From the data that follows, print exactly the lines starting at the one containing "for name, x" and ending at the one containing "X, Y, Z = 0, 1, 2"; include both of them and nothing more.
• • • • • • •
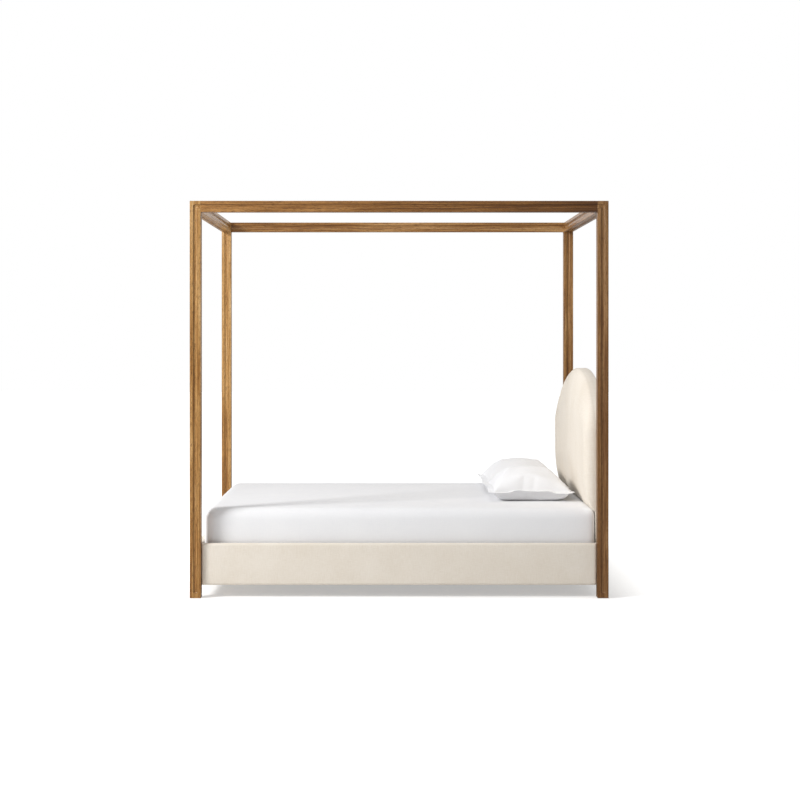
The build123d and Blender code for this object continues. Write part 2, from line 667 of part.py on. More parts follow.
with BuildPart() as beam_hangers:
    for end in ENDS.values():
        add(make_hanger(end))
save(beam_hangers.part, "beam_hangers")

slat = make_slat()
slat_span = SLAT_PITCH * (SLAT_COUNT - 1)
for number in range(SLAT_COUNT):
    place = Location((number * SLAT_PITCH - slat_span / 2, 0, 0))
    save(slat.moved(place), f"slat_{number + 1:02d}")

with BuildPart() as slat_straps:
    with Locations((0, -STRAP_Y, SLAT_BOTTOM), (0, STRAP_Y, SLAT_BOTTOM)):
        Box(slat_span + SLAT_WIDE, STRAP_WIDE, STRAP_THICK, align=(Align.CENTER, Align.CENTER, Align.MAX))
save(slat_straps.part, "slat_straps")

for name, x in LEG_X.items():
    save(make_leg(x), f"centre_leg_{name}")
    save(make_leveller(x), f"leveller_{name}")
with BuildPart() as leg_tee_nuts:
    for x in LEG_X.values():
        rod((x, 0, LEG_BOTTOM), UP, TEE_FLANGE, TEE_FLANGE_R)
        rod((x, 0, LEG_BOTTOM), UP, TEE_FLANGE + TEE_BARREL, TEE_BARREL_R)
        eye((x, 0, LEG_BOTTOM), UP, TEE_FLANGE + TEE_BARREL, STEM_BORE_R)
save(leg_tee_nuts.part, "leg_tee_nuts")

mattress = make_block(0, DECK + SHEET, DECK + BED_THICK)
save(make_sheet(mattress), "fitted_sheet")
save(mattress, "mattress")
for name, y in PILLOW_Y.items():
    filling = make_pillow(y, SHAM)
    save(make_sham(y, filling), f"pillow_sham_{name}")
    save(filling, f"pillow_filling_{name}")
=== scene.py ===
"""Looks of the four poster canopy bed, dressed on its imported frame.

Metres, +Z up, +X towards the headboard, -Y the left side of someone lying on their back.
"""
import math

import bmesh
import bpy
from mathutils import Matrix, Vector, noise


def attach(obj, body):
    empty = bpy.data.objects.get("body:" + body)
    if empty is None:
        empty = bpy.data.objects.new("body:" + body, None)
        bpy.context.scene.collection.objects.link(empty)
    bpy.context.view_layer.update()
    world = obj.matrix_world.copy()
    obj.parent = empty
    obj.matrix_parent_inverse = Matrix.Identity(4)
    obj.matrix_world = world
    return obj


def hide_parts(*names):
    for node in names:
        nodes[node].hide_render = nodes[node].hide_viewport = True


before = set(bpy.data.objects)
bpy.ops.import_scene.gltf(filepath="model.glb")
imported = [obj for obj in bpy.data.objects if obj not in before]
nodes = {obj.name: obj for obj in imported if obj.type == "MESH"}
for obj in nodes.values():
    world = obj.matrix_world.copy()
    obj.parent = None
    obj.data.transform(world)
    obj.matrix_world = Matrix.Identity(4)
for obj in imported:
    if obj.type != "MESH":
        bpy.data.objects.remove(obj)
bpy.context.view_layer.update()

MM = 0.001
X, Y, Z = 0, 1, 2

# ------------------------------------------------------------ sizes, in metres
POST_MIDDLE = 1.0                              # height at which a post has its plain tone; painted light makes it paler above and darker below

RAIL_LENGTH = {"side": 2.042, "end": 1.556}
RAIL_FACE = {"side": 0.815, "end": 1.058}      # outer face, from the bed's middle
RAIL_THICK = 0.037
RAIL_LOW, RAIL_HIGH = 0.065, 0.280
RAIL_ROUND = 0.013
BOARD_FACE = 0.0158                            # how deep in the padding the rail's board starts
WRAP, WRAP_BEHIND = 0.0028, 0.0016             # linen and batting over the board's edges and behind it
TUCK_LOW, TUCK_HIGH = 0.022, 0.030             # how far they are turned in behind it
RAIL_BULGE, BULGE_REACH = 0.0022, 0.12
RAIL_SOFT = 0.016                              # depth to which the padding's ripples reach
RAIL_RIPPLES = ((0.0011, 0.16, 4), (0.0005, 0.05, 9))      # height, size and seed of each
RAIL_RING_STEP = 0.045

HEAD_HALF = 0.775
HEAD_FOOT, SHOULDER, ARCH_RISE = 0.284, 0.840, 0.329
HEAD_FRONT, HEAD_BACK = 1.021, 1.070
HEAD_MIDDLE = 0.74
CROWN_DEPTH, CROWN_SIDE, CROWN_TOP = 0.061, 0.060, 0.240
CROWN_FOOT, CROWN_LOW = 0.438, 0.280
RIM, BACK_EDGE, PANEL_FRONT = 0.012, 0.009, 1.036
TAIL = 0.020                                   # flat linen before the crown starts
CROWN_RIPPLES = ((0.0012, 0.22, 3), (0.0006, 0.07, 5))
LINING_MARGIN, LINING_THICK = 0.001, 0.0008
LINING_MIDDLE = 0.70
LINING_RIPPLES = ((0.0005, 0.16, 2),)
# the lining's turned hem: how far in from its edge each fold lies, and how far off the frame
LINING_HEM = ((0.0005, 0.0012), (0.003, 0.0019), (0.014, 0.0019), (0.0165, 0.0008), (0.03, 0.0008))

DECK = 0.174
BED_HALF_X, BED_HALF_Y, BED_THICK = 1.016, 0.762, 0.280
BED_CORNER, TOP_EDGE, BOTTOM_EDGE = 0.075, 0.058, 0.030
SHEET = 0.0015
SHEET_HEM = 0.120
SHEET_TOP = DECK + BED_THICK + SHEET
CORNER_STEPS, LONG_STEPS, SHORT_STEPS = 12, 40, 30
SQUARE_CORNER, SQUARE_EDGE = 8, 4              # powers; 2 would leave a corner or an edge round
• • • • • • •
▶ Task response
for name, x in LEG_X.items():
    save(make_leg(x), f"centre_leg_{name}")
    save(make_leveller(x), f"leveller_{name}")
with BuildPart() as leg_tee_nuts:
    for x in LEG_X.values():
        rod((x, 0, LEG_BOTTOM), UP, TEE_FLANGE, TEE_FLANGE_R)
        rod((x, 0, LEG_BOTTOM), UP, TEE_FLANGE + TEE_BARREL, TEE_BARREL_R)
        eye((x, 0, LEG_BOTTOM), UP, TEE_FLANGE + TEE_BARREL, STEM_BORE_R)
save(leg_tee_nuts.part, "leg_tee_nuts")

mattress = make_block(0, DECK + SHEET, DECK + BED_THICK)
save(make_sheet(mattress), "fitted_sheet")
save(mattress, "mattress")
for name, y in PILLOW_Y.items():
    filling = make_pillow(y, SHAM)
    save(make_sham(y, filling), f"pillow_sham_{name}")
    save(filling, f"pillow_filling_{name}")
=== scene.py ===
"""Looks of the four poster canopy bed, dressed on its imported frame.

Metres, +Z up, +X towards the headboard, -Y the left side of someone lying on their back.
"""
import math

import bmesh
import bpy
from mathutils import Matrix, Vector, noise


def attach(obj, body):
    empty = bpy.data.objects.get("body:" + body)
    if empty is None:
        empty = bpy.data.objects.new("body:" + body, None)
        bpy.context.scene.collection.objects.link(empty)
    bpy.context.view_layer.update()
    world = obj.matrix_world.copy()
    obj.parent = empty
    obj.matrix_parent_inverse = Matrix.Identity(4)
    obj.matrix_world = world
    return obj


def hide_parts(*names):
    for node in names:
        nodes[node].hide_render = nodes[node].hide_viewport = True


before = set(bpy.data.objects)
bpy.ops.import_scene.gltf(filepath="model.glb")
imported = [obj for obj in bpy.data.objects if obj not in before]
nodes = {obj.name: obj for obj in imported if obj.type == "MESH"}
for obj in nodes.values():
    world = obj.matrix_world.copy()
    obj.parent = None
    obj.data.transform(world)
    obj.matrix_world = Matrix.Identity(4)
for obj in imported:
    if obj.type != "MESH":
        bpy.data.objects.remove(obj)
bpy.context.view_layer.update()

MM = 0.001
X, Y, Z = 0, 1, 2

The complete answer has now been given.